Des gamineries mais dont il faut se méfier
Sophie Taeuber-Arp publie dans les numéros 4 et 5 de sa revue “Plastique”, en 1939 sous forme de “cadavre exquis”, “L’homme qui a perdu son squelette”. Il réunit textes et desssins de Hans Arp, Marcel Duchamp, Paul Eluard, Max Ernst, Georges Hugnet, Henri Pastoureau et Gisèle Prassinos. Chaque intervenant ignore ce que les autres préparent si bien, et comme l’écrit l’éditeur de cette réédition, que “le “roman” est privé de colonne vertébrale : seul le merveilleux subsiste”.
D’autant que, dans chacune des interventions, le squelette est bel et bien perdu et que chacun poursuit “à sa main” son travail insolite où le “qui tu es” part en sucette et renvoie à un “si je suis”.
Néanmoins, l’imaginaire joue à plein et sous-entend une forme de moquerie et de dérision mais laisse autant présager d’une réalité inquiétante (l’époque n’y est pas pour rien). Parfois, une forme d’affectivité joue un grand rôle, parfois un symbolisme quasi abstrait le remplace. Et tout le système de correspondance est déterminé par le concept qui induit le projet.
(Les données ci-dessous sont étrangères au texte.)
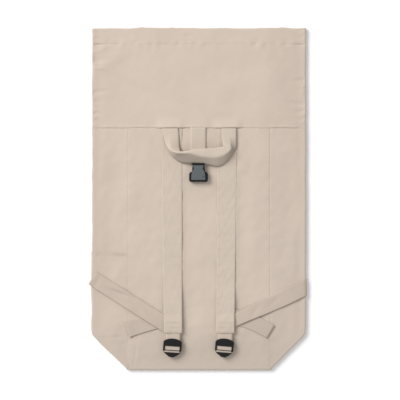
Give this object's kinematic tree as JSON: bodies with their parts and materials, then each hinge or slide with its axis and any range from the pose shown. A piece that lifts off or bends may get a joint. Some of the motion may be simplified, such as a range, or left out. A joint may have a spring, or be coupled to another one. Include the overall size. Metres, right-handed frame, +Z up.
{
  "type": "rolltop backpack",
  "caption": "Cream canvas rolltop backpack lying flat and empty, harness side up, with shoulder straps, adjusters, haul loop and closure strap.",
  "frame": {"origin": "on the floor under the middle of the bag's outline", "axes": "+Z up from the floor to the harness side, +Y from the bag's bottom to its mouth, +X to the right seen from above"},
  "size_m": [0.4375, 0.684, 0.0409],
  "materials": {
    "canvas": "cream cotton canvas, plain weave, matt",
    "canvas_strap": "folded and stitched strips of the same canvas",
    "tape": "flat woven cotton tape, matt",
    "black_plastic": "moulded black acetal, glossy"
  },
  "bodies": {
    "root": {"collar": "canvas", "back_panel": "canvas", "front_panel": "canvas", "bottom_panel": "canvas", "gusset_left": "canvas", "gusset_right": "canvas", "pocket_left": "canvas", "shoulder_strap_left": "canvas_strap", "shoulder_strap_right": "canvas_strap", "handle": "canvas_strap", "closure_strap": "canvas_strap", "strap_loop_left": "tape", "strap_loop_right": "tape", "webbing_left": "tape", "webbing_right": "tape", "ladder_lock_left": "black_plastic", "ladder_lock_right": "black_plastic", "buckle_socket": "black_plastic"}
  },
  "joints": []
}
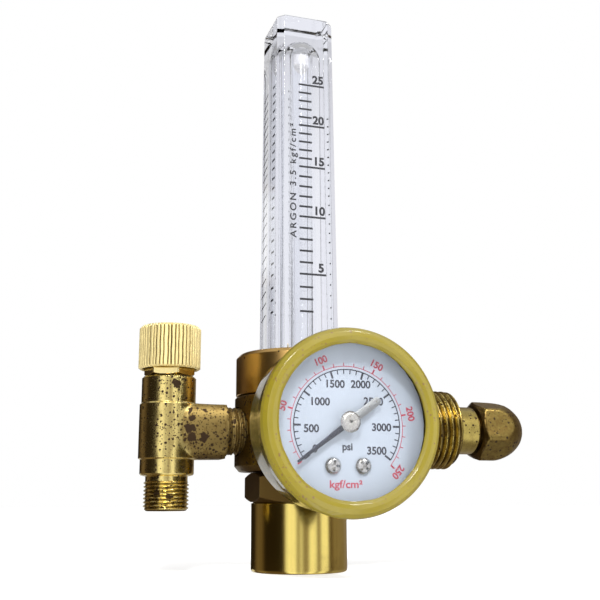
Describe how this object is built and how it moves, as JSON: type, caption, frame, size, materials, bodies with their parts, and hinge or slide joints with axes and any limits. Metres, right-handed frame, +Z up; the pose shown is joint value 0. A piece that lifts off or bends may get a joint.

Existe là parfois un scepticisme distingué, parfois ce qui pourrait ressembler à d’ineffables gamineries mais dont il faut se méfier.
Le corps désossé devient un élément mystérieux. Il réunit l’essence de toutes ces expériences nouvelles, loin des visions chères aux plaisantins dont l’expérience esthétique de la “corporéité” se compose d’une panoplie de ressemblances.
Ici, images et textes nous font sortir de l’énoncé et nous projettent au-delà de la pensée, au-delà de ce qui existait déjà de quelque façon.
jean-paul gavard-perret
Collectif, L’homme qui a perdu son squelette, Illustrations de Mac Ernst, Fata Morgana, Fonfroide le Haut, 2019, 48 p. — 15,00 €.